Terrariums: Hello Tiny World

If you love gardening but are in want of a garden, then consider embracing the world of terrariums. A super useful new book is out that shows you how to create mini indoor container gardens that will fascinate and delight

Hello Tiny World by Ben Newell of Worcester Terrariums

Ben Newell has become an expert on terrariums and he's written a lovely book to get us all started ...and hooked...on his passion. Hello Tiny World is published by DK at £20. Photography is by Jason Ingram

Buying a ready-made terrarium is all very well ...but you're not really invested in it are you. And it'll cost you way over what it would cost to make your own. And it may well not come with the right instructions so its lifespan won't be what it should...which should be Methuselah-esque.

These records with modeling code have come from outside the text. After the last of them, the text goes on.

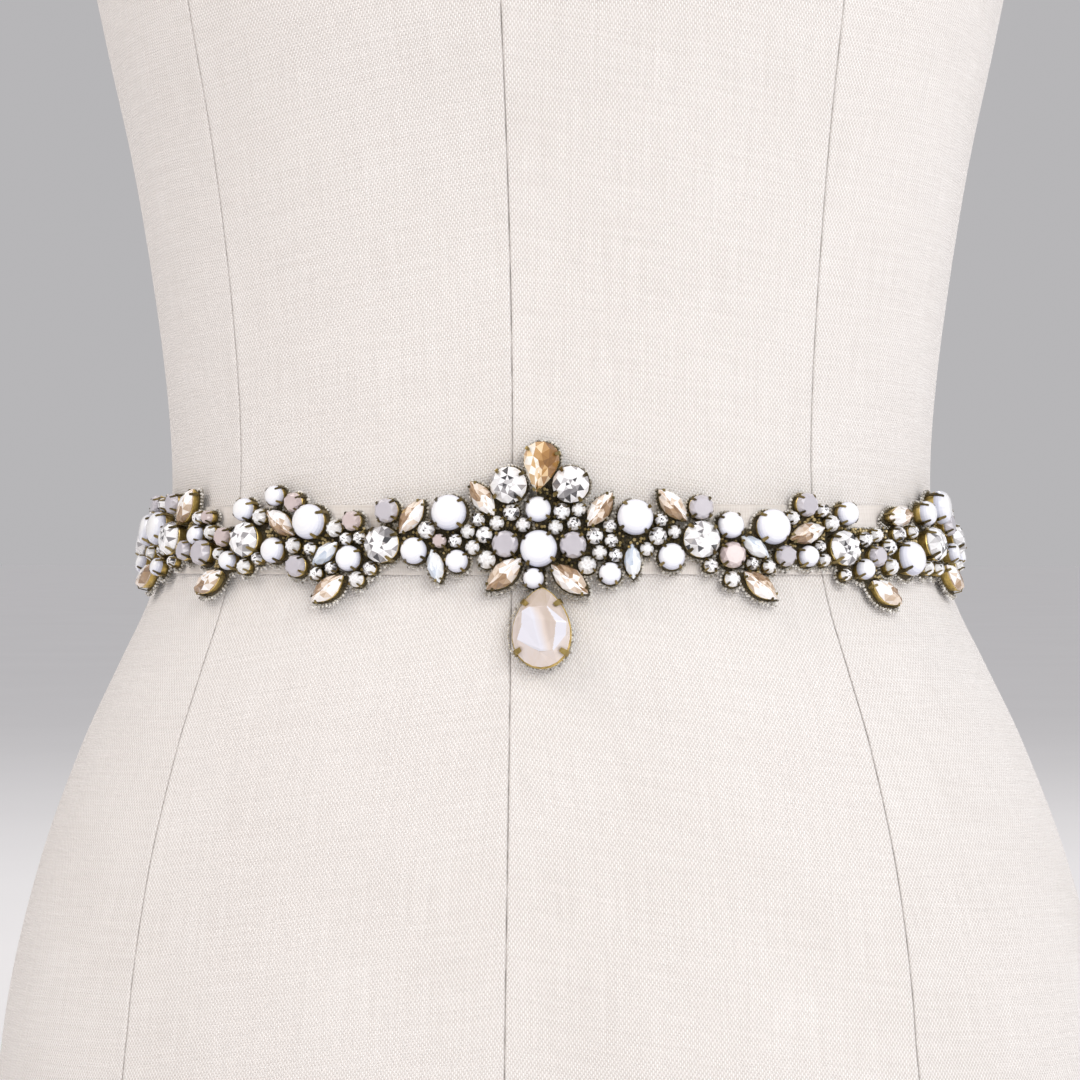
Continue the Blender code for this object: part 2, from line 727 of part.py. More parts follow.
def build_drop():
    """The pear stone in its setting: a plate behind it, and a prong at each side of it, top and bottom."""
    plate_under = CLEAR_OF_FORM + RIBBON_WALL + SEAM_GAP + BACKING_WALL + SEAM_GAP
    prongs = []
    plate = drop_outline(SETTING_MARGIN)
    shapes = [plate]
    for turn in PRONG_TURNS:
        seat = prong_seat(turn)
        outward = (seat - drop_middle()).normalized()
        middle = seat + outward * (SEAM_GAP + PRONG_WIDTH / 2)
        side = Vector((-outward.y, outward.x))
        half = PRONG_WIDTH / 2
        outline = [middle - outward * half - side * half, middle + outward * half - side * half,
                   middle + outward * half + side * half, middle - outward * half + side * half]
        prongs.append({"outline": outline, "middle": middle, "layers": [(PRONG_TIP_SCALE, PRONG_HEIGHT)]})
        shapes.append([middle + (corner - middle) * PRONG_FOOT_SCALE for corner in outline])
    raised_panel("drop_setting", "gold", border_of(shapes, SETTING_STEP), prongs, plate_under, SETTING_WALL)
    seat = plate_under + SETTING_WALL + DROP_SEAT
    point, along, up, outward = surface_frame(drop_middle().x, drop_middle().y)
    model = bmesh.new()
    rings = []
    for scale, level in DROP_LAYERS:
        ring = []
        for corner in drop_outline():
            offset = (corner - drop_middle()) * scale
            place = point + along * offset.x + up * offset.y + outward * (seat + level * DROP_THICKNESS)
            ring.append(model.verts.new(to_scene(place)))
        rings.append(ring)
    for lower, upper in zip(rings, rings[1:]):
        for index in range(DROP_SIDES):
            after = (index + 1) % DROP_SIDES
            model.faces.new((lower[index], lower[after], upper[after], upper[index]))
    model.faces.new(list(reversed(rings[0])))
    model.faces.new(rings[-1])
    make_object("drop_stone", model, "ivory_glass")


def prong_seat(turn):
    """The point of the drop's edge where a prong stands, by its turn from the tip."""
    return drop_middle() + pear_point(DROP_LENGTH, DROP_WIDTH, math.radians(turn), 1, FULL_PEAR)


def build():
    for left_over in list(bpy.data.objects):
        bpy.data.objects.remove(left_over)
    make_materials()
    build_dress_form()
    build_ribbon()
    build_applique(read_stones())
    build_drop()


build()
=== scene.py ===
"""Looks of the bridal sash on its dress form: linen cover, ribbon, applique of stones and the pear drop.

Sizes are in millimetres until a mesh is made. The sash is laid out flat, as "along" and "up", and then
wrapped on the form with the same sections and the same chart of stones that the solids come from.
"""
import bisect
import math
import random

import bpy
from mathutils import Matrix, Vector
from mathutils.geometry import delaunay_2d_cdt


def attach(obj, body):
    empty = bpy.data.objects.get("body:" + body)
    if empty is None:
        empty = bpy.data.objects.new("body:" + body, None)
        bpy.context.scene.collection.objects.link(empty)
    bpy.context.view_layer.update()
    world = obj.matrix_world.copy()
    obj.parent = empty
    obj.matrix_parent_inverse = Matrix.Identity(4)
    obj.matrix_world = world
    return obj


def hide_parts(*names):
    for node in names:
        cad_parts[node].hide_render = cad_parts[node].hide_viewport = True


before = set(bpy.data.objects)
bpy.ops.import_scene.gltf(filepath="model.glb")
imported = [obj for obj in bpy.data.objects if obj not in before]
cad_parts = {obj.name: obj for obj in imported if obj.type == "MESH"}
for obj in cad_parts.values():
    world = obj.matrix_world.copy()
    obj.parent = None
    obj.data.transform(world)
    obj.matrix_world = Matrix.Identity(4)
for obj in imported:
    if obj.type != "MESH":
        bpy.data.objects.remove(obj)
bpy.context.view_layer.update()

MM = 0.001
BODY = "root"
ROUND = 2 * math.pi
# Angles between faces, in degrees, from which their edge stays sharp
SHARP_STONE = 38.0
SHARP_CLOTH = 50.0
# How far to either side of a place its surface directions are taken: an angle and a height
ANGLE_STEP = 0.004
HEIGHT_STEP = 0.5

# The form's sections and the sash's sizes are those of the solids, only the backing is slimmer. A section
# has its height above the waist, its half width, and its depth in front and behind
WAIST_HEIGHT = 250.0
SECTION_SQUARENESS = 2.15
FORM_SECTIONS = (
    (-250.0, 171.0, 104.0, 119.0),
    (-245.0, 176.0, 108.0, 123.0),
    (-193.0, 182.0, 111.0, 127.0),
    (-150.0, 178.5, 109.0, 123.0),
    (-104.0, 167.5, 104.0, 115.0),
    (-65.0, 153.0, 99.5, 106.0),
    (-39.0, 140.6, 96.5, 100.5),
    (-19.5, 131.2, 94.3, 97.0),
    (0.0, 125.3, 92.5, 95.0),
    (16.0, 123.4, 91.8, 94.0),
    (45.0, 124.8, 92.5, 94.5),
    (84.0, 129.7, 97.5, 97.5),
    (123.0, 136.2, 107.0, 101.0),
    (162.0, 144.5, 119.5, 104.0),
    (198.0, 151.0, 127.0, 107.0),
    (238.0, 151.5, 121.0, 109.0),
    (278.0, 154.0, 103.0, 108.0),
    (306.0, 156.0, 86.0, 102.0),
    (326.0, 148.0, 73.0, 92.0),
    (346.0, 124.0, 61.0, 79.0),
    (362.0, 94.0, 54.0, 68.0),
    (378.0, 68.0, 49.5, 60.0),
    (394.0, 57.0, 47.5, 55.5),
    (418.0, 53.0, 47.0, 54.0),
    (446.0, 53.0, 48.0, 54.0),
    (452.0, 49.0, 44.0, 50.0),
)
RIBBON_WIDTH = 21.0
RIBBON_WALL = 1.0
LAP_LENGTH = 34.0
LAP_RISE = 12.0
CLEAR_OF_FORM = 0.45
SEAM_GAP = 0.3
SASH_MIDDLE = 9.0
BACKING_WALL = 1.0
BACKING_MARGIN = 0.3
DROP_BACKING_MARGIN = -0.6
BACKING_SIDES = 20
DROP_BACKING_SIDES = 40
BORDER_STEP = 0.35
SPINE_HALF_LENGTH = 186.0
SPINE_STEPS = 60
SPINE_HALF_HEIGHT = 3.2
STEM_HALF_WIDTH = 1.3
STONE_GAP = 0.4
SETTLE_ROUNDS = 80
STONE_BASE_HEIGHT = 2.8
STONE_HEIGHT_RATIO = 0.42
NAVETTE_WIDTH = 0.5
PEAR_WIDTH = 0.7
SLENDER_PEAR = (1.0, 0.3849)
FULL_PEAR = (0.7, 0.4426)
NAVETTE_DISCS = ((0.0, 0.25), (0.2, 0.21), (-0.2, 0.21), (0.36, 0.12), (-0.36, 0.12))
PEAR_DISCS = ((0.16, 0.34), (-0.1, 0.26), (-0.3, 0.13))
DROP_ALONG = 0.0
DROP_TIP = -14.9
DROP_LENGTH = 23.4
DROP_WIDTH = 17.2
DROP_THICKNESS = 6.2
SETTING_WALL = 0.9
PRONG_TURNS = (50.0, 129.0, 231.0, 310.0)
DROP_SEAT = 0.45
APPLIQUE_UNDER = CLEAR_OF_FORM + RIBBON_WALL + SEAM_GAP
APPLIQUE_FACE = APPLIQUE_UNDER + BACKING_WALL

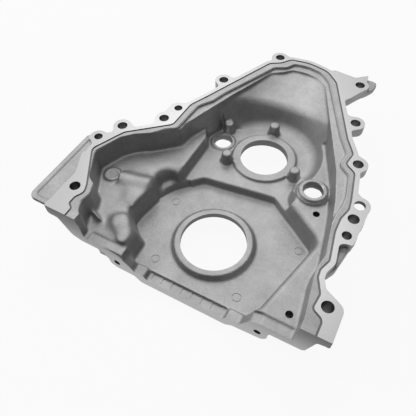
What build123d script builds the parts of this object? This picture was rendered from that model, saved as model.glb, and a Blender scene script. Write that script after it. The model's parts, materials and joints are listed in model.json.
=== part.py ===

Hello Tiny World is a book that definitely won't languish on a coffee table. It's small-ish, so eminently carry around-able, and it's full of everything you need to know about terrariums: containers (anything glass with a lid), tools (scissors, tweezers and a scoop) and the type of plants that work best (Boston ferns, begonias, ficus plants). Its word to picture ratio seems perfect - in short it's going to get your green creative juices flowing.

Newell, who you'll find on YouTube, says it's the book he wishes he'd had when he started to get interested in terrariums. 'It would have saved me a good two years in time lost to experimentation..' he says. And the one thing we all need to know at the outset is that terrariums need the right sort of soil. Which is really a substrate and NOT the soil from your garden. Newell likes the terrarium soil from www.soil.ninja but has recipes for making your own - eg two parts bonsai medium, two parts compost or coir and one part worm castings.

Ben Newell of Worcester Terrariums at work. Photograph by Jason Ingram
You shouldn't need to water but do mist occasionally if things look a bit dry

Newell, 32, says he got interested in terrarium-building after working in horticulture in his early 20s and more specifically having an allotment. 'I became rather obsessed with plants,' he says, and after moving on to bonsai plants, terrariums followed. 'I do have a capacity to get fascinated and being able to create and grow things in very small containers really appealed.' He has made a teeny tiny terrarium out of a teeny tiny Tic Tac travel pack..which if you've never come across one is a clear plastic box about an inch or so high. Why? well, just to show it can be done, he says.

On a more serious point, Newell says terrariums are great for bringing plants into your space if, like him, you don't have a garden, balcony or terrace. 'If you live in a flat, you can feel very cut off from nature,' he says, so terrarium building is a way to get closely involved with plants. 

Newell wants people to know that terrarium building is NOT an expensive hobby. The sort of plants required are eminently affordable and you can find them at your local garden centre, while containers themselves are often things we have at home, such as glass jars and bottles. 

On the subject of plants 'one thing I would remind people is to steer clear or succulents and cacti. They don't belong in a terrarium, which is a self-contained eco-system. What you need are humidity loving plants, such as Fittonias, ferns and mosses.'

And of course you can bring tiny creatures into your terrariums and Hello Tiny World has a useful chapter on mini wildlife, Keeping custodians (p120).